What sort of reaction did you typically get when you arrive in these polar communities?
Sara: How do they react? Total weirdo. The Poles attract misfits and they spot me as one of their own! I suppose I’m an unusual proposition for them, an English female writer, and you have to break that down to properly communicate – it’s hard enough to explain what I do at home… But the biggest problem is having nothing to do. I’m always desperate for tasks, a way to muck in: science camps are good for that.
You refer to doomed polar explorers as the ‘shoe-eaters’. What kind of diet did you have?
Sara: I wish I could say it was like the old days, and we lived on dog biscuits, but it’s not. At the science camps there’s a lot of pasta and dry goods; you go weeks at a time without fresh food and one does start longing for&hellip; celery. People put on weight: there’s lots of food, it’s quite good, and when you’re working in the cold your body stores fat.

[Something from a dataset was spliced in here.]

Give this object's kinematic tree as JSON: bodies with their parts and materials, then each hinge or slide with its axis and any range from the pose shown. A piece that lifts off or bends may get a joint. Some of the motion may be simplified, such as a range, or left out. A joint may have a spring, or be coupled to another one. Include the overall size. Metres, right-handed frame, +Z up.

What about when you were staying with indigenous people?
Sara: When I was with the Sami in Finland, there were a lot of reindeer-intestine offerings – everything goes in the pot, big yellow chunks of fat, the hoofs, the lot. They tried to get me to wean my baby on it, but I thought that was a cultural integration step-too-far. I couldn’t have faced the health visitor when I got home.
What piece of advice would you give an Arctic traveller?
Sara: Take a head torch for reading at night. It’s too cold to take your hands out to turn the pages, so you have to put the sleeping bag over your head. It’s the only way.
Finally, where are your five favourite places on earth?
Sara: Chilean Patagonia – around Temuco. The top of the Greenland icecap – just white, no topographical features at all. Hampstead Ladies Pond – it’s fantastically beautiful, heaven on earth, like a green cathedral. The Aegean Sea – as seen from the Evia coast. And the West Country countryside, near where I grew up – in sunshine.